The Clark Sisters: First Ladies of Gospel (2020)
A detour into television but ‘we go where The Lord takes us.’ Lifetime, which specializes in biographies of rhythm and blues/hip-hop stars like Whitney Houston and Toni Braxton, showed originality of theme and a significant upgrade in quality with this gorgeous look at the formative years of the best-selling gospel group in history. It goes without saying that the Clark Sisters’ tale is one of family, but the bluntness of the storytelling surprised me, in a good way. Aujaune Ellis (King Richard) leads an outstanding cast – Christina Bell, Kierra Sheard, Sheléa Frazier, Raven Goodwin, and Angela Birchett – in this beautiful period drama from writers Sylvia L. Jones & Camille Tucker and director Christine Swanson.
The United States vs. Billie Holiday (2021)

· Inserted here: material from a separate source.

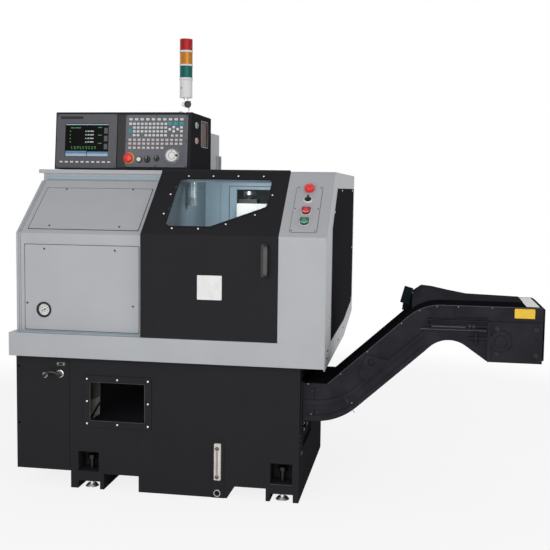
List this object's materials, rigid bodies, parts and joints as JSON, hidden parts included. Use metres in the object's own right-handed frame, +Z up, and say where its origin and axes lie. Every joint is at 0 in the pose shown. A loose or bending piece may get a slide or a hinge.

Audra Day’s performance as Billie Holiday is the main reason to watch the United States vs Billie Holiday. This bio-drama, directed by Lee Daniels from a script by playwright Suzan-Lori Parks, reveals the (true?) story of the US government’s war against drugs in the ’50s and 60s and how that dovetailed with their investigations into the life of the renowned jazz singer. It’s a little sloppy directionally and the storytelling a little inconsistent, but again Audra Day is absolutely mesmerizing portraying Billie Holiday as the talented and tragic historical figure that she was destined to become — a justifiably Oscar-nominated performance. Plus, this gives Lady Sings The Blues (1972) the counterpoint it’s long deserved.